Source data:
** start **
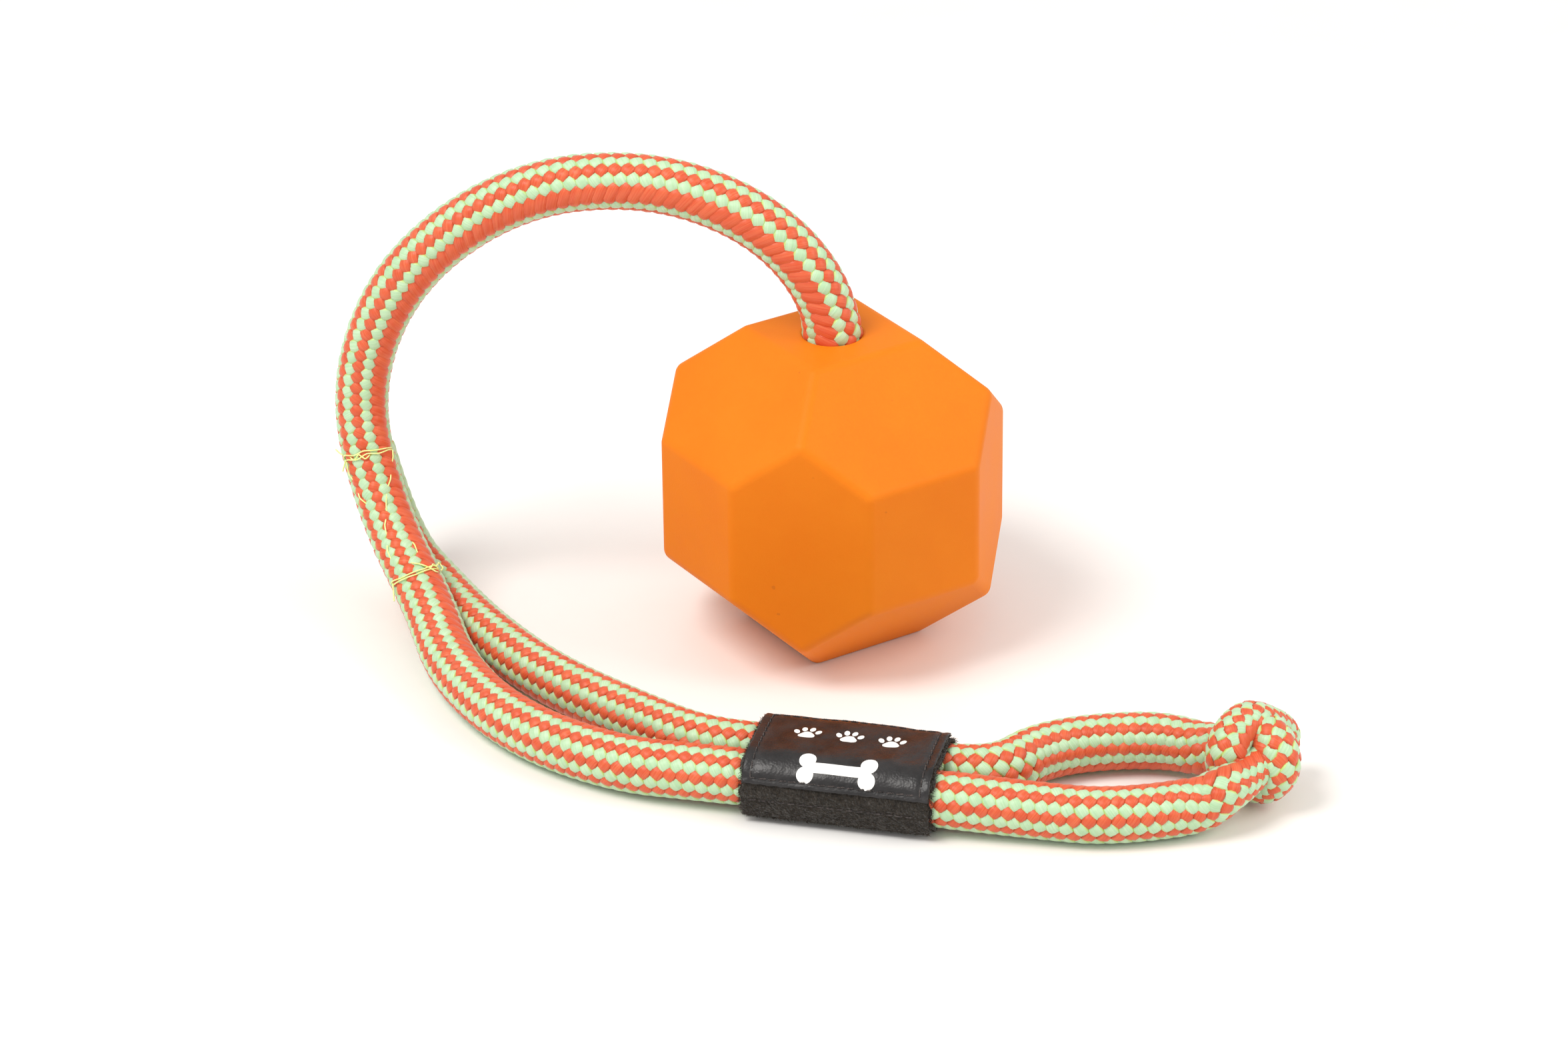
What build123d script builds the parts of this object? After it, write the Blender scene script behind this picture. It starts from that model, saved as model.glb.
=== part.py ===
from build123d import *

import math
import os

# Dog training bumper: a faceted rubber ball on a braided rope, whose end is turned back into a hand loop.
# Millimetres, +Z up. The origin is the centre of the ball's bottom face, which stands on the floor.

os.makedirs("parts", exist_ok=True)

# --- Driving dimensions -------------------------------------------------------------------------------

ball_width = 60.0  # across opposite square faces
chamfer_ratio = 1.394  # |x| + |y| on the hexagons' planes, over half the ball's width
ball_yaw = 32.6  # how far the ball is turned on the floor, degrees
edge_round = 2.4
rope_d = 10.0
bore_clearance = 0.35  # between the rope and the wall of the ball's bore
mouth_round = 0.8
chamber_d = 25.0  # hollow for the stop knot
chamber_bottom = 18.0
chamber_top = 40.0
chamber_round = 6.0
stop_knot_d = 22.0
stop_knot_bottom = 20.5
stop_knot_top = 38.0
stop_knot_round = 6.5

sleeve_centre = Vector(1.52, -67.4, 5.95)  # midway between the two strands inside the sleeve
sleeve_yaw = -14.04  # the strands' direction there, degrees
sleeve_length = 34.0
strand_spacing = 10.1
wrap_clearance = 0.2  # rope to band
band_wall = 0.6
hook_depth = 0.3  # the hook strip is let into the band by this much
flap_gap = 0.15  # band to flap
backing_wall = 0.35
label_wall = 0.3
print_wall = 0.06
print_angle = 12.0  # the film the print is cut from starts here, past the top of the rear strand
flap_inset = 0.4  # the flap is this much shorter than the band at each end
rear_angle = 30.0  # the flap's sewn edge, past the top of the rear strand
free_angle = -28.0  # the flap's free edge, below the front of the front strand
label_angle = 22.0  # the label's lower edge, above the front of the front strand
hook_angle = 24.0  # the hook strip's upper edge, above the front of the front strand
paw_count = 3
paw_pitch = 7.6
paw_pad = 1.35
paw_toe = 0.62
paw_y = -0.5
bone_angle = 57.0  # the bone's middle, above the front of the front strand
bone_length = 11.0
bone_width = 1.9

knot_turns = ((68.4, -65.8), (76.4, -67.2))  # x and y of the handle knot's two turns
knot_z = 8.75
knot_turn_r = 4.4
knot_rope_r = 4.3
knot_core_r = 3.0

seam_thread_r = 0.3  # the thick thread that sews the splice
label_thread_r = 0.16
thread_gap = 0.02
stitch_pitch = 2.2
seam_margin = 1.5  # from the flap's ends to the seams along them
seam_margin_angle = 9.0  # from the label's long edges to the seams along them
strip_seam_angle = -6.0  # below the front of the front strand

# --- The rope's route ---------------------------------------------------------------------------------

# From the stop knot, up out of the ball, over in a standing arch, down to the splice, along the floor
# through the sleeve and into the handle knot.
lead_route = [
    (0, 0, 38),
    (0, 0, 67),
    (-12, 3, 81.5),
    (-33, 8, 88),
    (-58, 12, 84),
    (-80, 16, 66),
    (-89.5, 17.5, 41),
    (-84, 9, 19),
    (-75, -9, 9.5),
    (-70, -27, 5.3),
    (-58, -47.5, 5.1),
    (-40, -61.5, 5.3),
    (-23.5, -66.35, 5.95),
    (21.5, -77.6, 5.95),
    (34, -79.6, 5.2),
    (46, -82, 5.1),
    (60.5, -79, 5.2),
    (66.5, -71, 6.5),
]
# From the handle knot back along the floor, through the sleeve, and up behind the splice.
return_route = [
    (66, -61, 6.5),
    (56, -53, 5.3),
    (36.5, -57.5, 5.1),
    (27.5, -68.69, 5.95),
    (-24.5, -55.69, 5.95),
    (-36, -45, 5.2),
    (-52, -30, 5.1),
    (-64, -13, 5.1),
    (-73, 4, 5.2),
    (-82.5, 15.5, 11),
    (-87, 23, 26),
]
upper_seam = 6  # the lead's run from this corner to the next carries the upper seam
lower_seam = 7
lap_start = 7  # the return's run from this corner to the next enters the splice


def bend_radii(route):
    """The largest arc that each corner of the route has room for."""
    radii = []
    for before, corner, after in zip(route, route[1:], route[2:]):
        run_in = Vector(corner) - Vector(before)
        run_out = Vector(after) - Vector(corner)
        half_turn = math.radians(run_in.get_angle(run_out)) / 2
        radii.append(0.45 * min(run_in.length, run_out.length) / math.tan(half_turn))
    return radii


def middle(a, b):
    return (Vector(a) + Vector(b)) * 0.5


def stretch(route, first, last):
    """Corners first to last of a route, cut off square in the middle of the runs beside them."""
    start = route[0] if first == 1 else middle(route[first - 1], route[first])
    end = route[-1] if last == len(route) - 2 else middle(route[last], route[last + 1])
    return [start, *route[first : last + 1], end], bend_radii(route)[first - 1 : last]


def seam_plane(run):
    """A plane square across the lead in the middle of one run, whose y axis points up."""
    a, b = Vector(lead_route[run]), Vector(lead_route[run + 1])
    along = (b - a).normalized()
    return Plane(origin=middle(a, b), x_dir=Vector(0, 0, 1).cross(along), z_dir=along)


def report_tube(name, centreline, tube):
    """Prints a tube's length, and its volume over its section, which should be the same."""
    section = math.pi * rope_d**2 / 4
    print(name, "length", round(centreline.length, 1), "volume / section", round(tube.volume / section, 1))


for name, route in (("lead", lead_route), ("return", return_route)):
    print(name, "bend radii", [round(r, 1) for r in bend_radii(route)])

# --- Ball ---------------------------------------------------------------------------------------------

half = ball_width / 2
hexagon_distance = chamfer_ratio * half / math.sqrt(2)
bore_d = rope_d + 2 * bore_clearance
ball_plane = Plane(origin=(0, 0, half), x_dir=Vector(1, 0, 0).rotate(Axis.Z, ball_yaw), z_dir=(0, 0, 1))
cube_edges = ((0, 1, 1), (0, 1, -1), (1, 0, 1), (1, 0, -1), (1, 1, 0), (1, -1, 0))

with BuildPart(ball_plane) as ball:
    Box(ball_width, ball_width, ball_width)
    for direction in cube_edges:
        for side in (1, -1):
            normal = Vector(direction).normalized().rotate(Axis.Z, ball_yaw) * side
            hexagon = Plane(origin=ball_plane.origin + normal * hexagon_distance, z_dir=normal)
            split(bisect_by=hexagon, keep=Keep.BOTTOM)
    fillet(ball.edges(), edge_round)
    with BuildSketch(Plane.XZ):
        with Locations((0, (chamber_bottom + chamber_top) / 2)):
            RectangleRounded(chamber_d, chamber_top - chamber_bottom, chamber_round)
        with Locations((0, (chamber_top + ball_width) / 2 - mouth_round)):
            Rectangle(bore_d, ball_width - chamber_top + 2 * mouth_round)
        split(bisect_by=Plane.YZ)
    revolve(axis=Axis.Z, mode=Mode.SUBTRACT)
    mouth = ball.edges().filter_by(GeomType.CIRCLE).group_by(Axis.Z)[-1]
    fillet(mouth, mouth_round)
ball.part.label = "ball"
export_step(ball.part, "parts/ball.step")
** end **
** start **
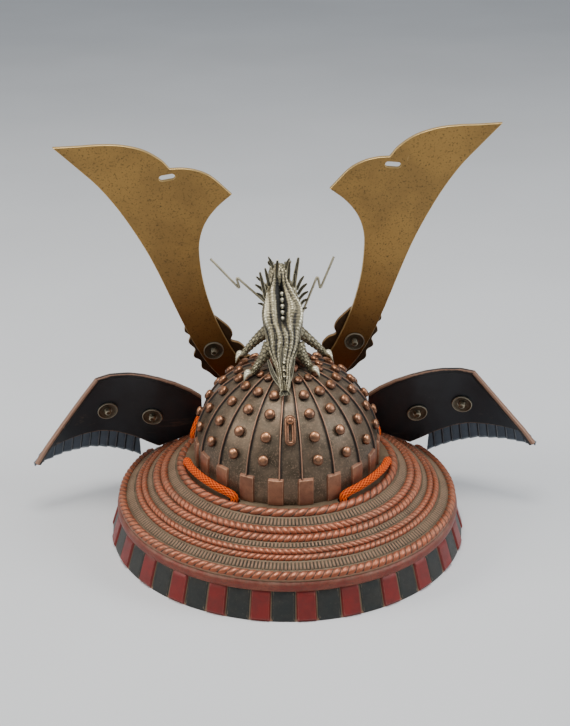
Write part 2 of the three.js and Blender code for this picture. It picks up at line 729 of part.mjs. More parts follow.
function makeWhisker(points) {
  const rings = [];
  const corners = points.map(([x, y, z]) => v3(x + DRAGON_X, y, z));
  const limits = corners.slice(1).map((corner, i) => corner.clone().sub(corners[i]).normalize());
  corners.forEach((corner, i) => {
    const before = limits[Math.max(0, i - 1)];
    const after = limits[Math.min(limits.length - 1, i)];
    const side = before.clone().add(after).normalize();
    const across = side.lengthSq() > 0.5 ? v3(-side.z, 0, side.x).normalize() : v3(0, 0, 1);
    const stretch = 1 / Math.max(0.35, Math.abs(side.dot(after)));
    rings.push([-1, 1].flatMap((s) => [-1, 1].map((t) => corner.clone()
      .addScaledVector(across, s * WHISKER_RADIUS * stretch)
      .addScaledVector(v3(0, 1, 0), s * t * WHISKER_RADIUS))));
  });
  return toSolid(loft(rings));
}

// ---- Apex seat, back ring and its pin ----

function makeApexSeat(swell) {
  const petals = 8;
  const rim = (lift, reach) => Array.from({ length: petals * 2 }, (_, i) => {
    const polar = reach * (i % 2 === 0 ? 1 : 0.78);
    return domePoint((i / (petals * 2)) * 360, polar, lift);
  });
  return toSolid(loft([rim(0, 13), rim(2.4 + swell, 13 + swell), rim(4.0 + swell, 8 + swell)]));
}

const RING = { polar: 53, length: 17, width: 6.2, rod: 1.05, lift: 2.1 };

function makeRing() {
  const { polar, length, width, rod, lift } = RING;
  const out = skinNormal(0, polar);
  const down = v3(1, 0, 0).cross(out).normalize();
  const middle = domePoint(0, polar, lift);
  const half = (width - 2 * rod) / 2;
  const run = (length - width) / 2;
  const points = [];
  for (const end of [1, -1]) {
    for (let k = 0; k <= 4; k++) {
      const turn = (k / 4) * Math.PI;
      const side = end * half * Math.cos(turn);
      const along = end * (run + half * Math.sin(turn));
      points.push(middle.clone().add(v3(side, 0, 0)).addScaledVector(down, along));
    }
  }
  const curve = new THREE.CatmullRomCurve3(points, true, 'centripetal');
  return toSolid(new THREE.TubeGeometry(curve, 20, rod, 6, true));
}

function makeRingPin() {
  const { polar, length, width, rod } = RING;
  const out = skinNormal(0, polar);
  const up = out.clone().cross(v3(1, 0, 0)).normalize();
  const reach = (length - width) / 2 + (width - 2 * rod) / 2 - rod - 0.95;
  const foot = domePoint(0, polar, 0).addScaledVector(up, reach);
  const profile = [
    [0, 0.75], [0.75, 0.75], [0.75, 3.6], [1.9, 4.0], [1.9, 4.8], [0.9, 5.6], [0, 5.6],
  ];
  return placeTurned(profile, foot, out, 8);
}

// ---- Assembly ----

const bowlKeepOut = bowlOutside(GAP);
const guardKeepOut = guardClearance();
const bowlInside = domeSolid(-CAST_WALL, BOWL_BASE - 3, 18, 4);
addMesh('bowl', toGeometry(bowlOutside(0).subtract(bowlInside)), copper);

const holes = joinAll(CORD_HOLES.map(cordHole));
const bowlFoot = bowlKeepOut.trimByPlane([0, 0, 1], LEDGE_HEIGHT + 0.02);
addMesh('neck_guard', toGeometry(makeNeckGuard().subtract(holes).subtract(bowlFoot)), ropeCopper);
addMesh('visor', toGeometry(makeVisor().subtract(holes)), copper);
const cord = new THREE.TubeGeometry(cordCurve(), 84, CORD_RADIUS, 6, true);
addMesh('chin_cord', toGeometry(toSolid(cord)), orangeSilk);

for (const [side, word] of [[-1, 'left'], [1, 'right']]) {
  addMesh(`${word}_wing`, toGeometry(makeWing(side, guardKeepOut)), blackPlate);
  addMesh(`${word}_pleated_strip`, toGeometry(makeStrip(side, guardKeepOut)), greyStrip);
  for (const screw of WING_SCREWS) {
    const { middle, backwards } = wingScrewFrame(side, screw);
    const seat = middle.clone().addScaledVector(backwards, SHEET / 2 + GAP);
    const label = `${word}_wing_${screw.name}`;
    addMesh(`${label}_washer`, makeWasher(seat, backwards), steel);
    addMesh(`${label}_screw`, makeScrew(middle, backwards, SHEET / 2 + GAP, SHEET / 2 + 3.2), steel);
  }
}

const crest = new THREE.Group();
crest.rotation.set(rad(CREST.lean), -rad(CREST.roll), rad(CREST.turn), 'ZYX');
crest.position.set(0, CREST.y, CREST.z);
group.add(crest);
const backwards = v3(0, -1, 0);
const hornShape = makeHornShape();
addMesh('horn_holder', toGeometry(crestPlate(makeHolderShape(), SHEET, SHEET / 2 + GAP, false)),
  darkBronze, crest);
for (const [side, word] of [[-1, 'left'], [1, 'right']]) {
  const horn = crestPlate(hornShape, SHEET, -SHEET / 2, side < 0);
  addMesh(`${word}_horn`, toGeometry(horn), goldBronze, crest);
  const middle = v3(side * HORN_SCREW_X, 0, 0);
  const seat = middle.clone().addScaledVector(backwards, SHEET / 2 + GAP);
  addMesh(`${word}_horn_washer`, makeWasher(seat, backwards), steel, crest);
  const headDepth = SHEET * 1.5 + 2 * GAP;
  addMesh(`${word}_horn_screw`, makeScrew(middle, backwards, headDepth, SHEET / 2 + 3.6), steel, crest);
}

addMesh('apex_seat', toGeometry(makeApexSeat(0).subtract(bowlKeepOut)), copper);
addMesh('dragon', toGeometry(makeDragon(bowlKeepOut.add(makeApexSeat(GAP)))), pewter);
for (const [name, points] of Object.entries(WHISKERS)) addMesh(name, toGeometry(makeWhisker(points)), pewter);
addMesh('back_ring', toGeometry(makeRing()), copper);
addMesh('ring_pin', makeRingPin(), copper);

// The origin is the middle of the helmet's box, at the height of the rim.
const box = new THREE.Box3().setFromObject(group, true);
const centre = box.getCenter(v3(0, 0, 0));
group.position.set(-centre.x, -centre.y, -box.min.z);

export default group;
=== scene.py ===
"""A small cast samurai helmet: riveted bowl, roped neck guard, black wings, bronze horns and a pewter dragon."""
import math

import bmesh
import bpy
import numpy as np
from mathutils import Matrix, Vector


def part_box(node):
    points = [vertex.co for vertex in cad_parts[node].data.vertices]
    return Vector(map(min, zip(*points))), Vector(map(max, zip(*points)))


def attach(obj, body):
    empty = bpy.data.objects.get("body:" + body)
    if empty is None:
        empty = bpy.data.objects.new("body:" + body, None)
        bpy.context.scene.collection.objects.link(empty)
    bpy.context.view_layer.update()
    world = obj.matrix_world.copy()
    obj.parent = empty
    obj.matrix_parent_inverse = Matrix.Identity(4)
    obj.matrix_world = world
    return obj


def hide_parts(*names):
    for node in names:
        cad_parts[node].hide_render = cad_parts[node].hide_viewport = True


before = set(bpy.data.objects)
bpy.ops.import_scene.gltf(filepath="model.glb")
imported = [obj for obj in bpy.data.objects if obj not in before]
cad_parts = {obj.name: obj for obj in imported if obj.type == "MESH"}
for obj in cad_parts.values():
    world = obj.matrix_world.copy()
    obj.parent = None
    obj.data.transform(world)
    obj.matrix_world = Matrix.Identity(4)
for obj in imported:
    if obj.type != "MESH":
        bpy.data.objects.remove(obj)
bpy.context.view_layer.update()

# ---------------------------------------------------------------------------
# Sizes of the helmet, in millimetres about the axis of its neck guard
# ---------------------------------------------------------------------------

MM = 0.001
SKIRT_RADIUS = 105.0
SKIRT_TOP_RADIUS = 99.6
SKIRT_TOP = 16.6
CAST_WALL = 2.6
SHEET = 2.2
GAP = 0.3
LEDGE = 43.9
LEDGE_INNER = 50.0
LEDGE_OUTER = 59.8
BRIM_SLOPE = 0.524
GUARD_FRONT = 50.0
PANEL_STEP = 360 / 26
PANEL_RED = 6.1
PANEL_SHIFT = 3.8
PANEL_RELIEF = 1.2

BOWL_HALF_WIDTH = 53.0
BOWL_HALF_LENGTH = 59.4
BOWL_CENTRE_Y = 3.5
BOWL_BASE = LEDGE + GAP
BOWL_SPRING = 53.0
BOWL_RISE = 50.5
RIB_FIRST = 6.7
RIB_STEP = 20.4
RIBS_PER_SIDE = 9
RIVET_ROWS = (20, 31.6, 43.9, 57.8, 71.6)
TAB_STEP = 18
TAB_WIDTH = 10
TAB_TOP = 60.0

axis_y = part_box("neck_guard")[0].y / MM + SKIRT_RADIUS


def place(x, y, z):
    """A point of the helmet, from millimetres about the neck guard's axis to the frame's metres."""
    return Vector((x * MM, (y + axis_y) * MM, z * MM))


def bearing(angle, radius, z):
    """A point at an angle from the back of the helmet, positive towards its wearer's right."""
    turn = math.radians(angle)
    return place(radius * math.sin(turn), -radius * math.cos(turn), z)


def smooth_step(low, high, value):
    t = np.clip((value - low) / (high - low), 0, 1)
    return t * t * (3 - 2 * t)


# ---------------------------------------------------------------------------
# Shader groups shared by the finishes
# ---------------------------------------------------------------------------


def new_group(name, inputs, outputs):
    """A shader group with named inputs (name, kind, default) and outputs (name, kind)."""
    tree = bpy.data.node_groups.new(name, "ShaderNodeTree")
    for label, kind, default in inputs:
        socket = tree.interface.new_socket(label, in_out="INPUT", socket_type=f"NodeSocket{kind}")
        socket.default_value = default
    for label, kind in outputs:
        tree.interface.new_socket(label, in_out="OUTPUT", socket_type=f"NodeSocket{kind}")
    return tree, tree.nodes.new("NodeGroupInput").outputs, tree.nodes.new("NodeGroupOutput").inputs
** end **
> _THE EXERCISE_: Extract the span of lines that starts with the line containing "What build123d script" and ends with the line containing "stop_knot_round = 6.5". Keep it exact and add nothing.

> _OUTPUT OF THE EXERCISE_:
What build123d script builds the parts of this object? After it, write the Blender scene script behind this picture. It starts from that model, saved as model.glb.
=== part.py ===
from build123d import *

import math
import os

# Dog training bumper: a faceted rubber ball on a braided rope, whose end is turned back into a hand loop.
# Millimetres, +Z up. The origin is the centre of the ball's bottom face, which stands on the floor.

os.makedirs("parts", exist_ok=True)

# --- Driving dimensions -------------------------------------------------------------------------------

ball_width = 60.0  # across opposite square faces
chamfer_ratio = 1.394  # |x| + |y| on the hexagons' planes, over half the ball's width
ball_yaw = 32.6  # how far the ball is turned on the floor, degrees
edge_round = 2.4
rope_d = 10.0
bore_clearance = 0.35  # between the rope and the wall of the ball's bore
mouth_round = 0.8
chamber_d = 25.0  # hollow for the stop knot
chamber_bottom = 18.0
chamber_top = 40.0
chamber_round = 6.0
stop_knot_d = 22.0
stop_knot_bottom = 20.5
stop_knot_top = 38.0
stop_knot_round = 6.5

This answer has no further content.